WHAT YOU WILL DO » Extract all lines containing "Blender".

PROVIDED DATA »
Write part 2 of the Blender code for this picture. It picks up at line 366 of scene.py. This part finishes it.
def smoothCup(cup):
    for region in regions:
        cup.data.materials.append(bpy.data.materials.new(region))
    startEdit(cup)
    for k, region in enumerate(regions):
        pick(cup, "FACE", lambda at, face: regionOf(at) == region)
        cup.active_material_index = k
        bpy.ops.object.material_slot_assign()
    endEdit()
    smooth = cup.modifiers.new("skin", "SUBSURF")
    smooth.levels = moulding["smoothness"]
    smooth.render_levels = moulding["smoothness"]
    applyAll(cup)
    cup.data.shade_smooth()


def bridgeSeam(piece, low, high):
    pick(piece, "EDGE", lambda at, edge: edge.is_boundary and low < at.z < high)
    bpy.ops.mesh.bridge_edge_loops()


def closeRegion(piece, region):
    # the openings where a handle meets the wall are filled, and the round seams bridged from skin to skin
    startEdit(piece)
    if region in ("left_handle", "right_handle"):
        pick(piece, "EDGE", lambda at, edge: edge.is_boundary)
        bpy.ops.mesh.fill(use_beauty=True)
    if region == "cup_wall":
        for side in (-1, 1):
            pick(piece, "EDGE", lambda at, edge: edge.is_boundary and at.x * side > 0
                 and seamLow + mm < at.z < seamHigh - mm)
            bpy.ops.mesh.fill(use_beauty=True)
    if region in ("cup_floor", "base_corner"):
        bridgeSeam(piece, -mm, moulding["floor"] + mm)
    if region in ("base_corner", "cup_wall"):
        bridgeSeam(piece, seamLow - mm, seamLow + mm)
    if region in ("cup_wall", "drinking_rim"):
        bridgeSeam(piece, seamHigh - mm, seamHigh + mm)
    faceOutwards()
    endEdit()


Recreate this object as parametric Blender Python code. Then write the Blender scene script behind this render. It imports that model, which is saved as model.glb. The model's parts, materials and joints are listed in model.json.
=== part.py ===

SOLUTION FOR THIS EXERCISE »
Write part 2 of the Blender code for this picture. It picks up at line 366 of scene.py. This part finishes it.
Recreate this object as parametric Blender Python code. Then write the Blender scene script behind this render. It imports that model, which is saved as model.glb. The model's parts, materials and joints are listed in model.json.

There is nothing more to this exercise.